The intent of the parties in executing the real estate contract should be ascertained from the contract itself. Since we determined that the real estate contract was unambiguous, it is unnecessary to resort to extrinsic facts. Otero v. Buslee, 695 F.2d 1244 (10th Cir.1982); Greer v. Stanolind Oil & Gas Co., 200 F.2d 920 (10th Cir.1952). Under the facts in this case, it is not necessary to consider the effect of the security agreement.

In addition, we do not find this to be a situation where two separate documents should be treated as a single contract. Although the two instruments were executed by the same parties and concern the same subject matter, there is no evidence to indicate that the parties intended for them to be merged. See Master Builders, Inc. v. Cabbell, 95 N.M. 371, 622 P.2d 276 (Ct.App.1980), cert. denied, 95 N.M. 426, 622 P.2d 1046 (1981).
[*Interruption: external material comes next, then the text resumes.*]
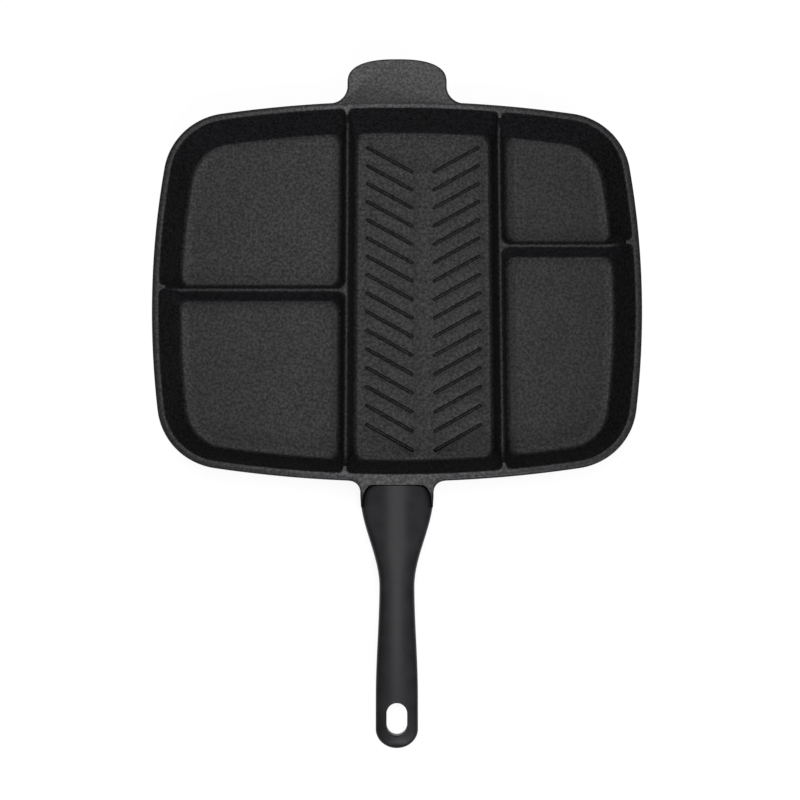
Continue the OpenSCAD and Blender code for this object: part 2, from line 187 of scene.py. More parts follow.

Nor do we find support in the record that the parties intended for the default provision in the security agreement to replace the default provision in the real estate contract. A clause in a subsequent invalid agreement ought not be used to alter the meaning of a valid, prior and unambiguous contract.

The district court properly granted summary judgment. We affirm.

IT IS SO ORDERED.

DAN SOSA, Jr., Senior Justice, and STOWERS, J., concur.